VOGONS


First post, by foul_owl

User metadata
Rank Newbie
Rank
Newbie

I know that dosbox running in debug mode can log instructions executed to a file, but I was wondering if it could dump the entire exe loaded in memory to an assembly file.

I know that dos programs will sometimes compress themselves, so having something like this I think would be useful.

By tracing through the execution, it seems like dosbox could be used to separate out code and data.

I realize that this is probably beyond the scope of the dosbox project, but dosbox seems exactly suited to this task.

Any information would be extremely helpful, thanks!

(running Ubuntu)

Reply 1 of 3, by ripsaw8080

User metadata
Rank DOSBox Author
Rank
DOSBox Author

Compressed DOS executables can often be unpacked with UNP or similar tools; however, programs that are encrypted or use unusual compression methods are another matter.

Decompiling is no easy thing, but there are specialized programs for it, such as Sourcer for DOS.

A tracing disassembly to separate code and data is an interesting concept, but seems tricky to do. It would have to follow all code branches, even those that are rarely executed. That seems straightforward when you have a call, jump, or conditional jump; but with indexed calls and jumps, where the index is computed... that would be a trick. Example: you arrive at a CALL BX instruction, what are valid/possible values for BX?

Reply 2 of 3, by ripa

User metadata
Rank Oldbie
Rank
Oldbie

I've been thinking of the exact same feature. My current process (when debugging 3 stooges sound for example ) has been to add a breakpoint in Dosbox to some interesting location, dumping the code and data segments to BIN files after hitting the breakpoint, and then loading the BINs into IDA free, which does a pretty good automatic analysis.

A tracing disassembly to separate code and data is an interesting concept, but seems tricky to do. It would have to follow all code branches, even those that are rarely executed. That seems straightforward when you have a call, jump, or conditional jump; but with indexed calls and jumps, where the index is computed... that would be a trick. Example: you arrive at a CALL BX instruction, what are valid/possible values for BX?

I don't think that would be a problem with this idea, since Dosbox knows exectly which memory locations it executes as code and which it reads or writes as data. You could separate code and data by just playing the game. Of course not all code branches would be taken and not all data would be used, but "unvisited" locations could be heuristically categorized as code or data based on, say, proximity to already recognized data or code.
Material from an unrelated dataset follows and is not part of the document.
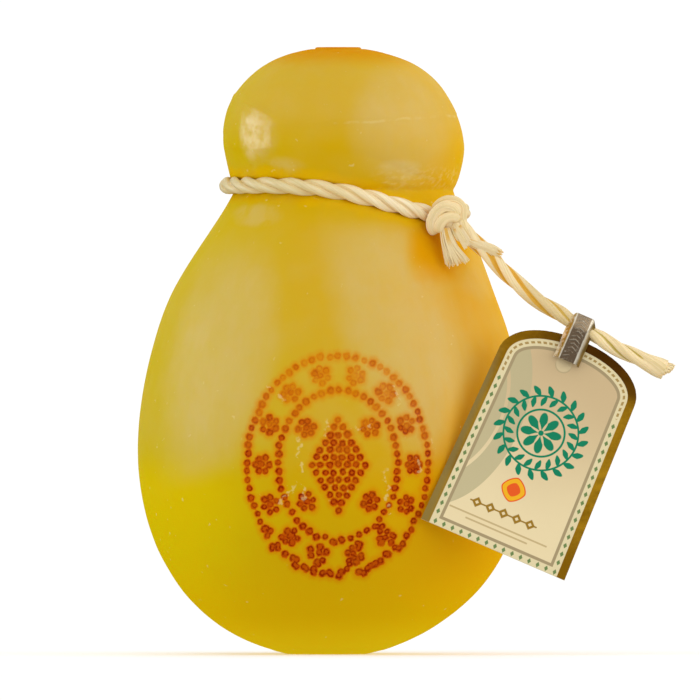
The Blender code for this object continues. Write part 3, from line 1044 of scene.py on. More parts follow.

For example, that CALL BX instruction's memory location would be classified as code, and the next instruction (where-ever BX sends the instruction pointer to) would be again classified as code when Dosbox executes it.
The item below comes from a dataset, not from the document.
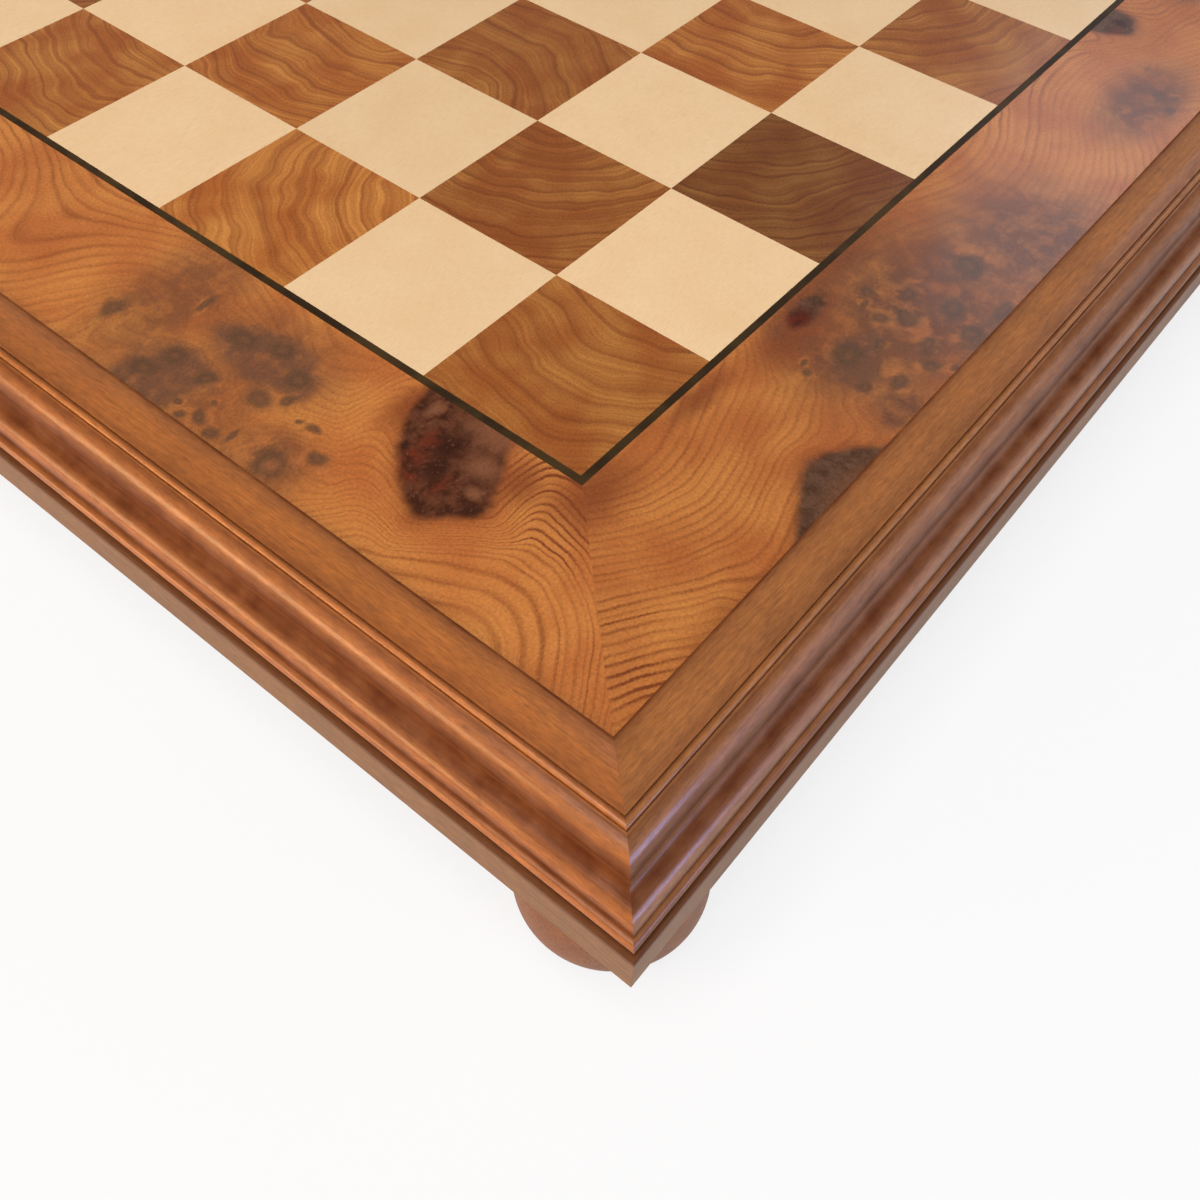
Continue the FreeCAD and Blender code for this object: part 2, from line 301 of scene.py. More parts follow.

Reply 3 of 3, by ripsaw8080

User metadata
Rank DOSBox Author
Rank
DOSBox Author

I think it's true that tracing would do more with a computed jump or call than other types of disassemblers (at least the ones I'm familiar with), but you're still only taking execution paths based on what you do or don't do in the program. There are also issues of overlays, self-modifying code, and probably many others that don't come to mind immediately. I've debugged games that write temporary code byte-by-byte onto the stack and then execute it (not wonderful for the recompiling core, I'm sure). It's not too difficult for a person to figure out these things and then deal with them, but implementing such intelligence in a program is not trivial.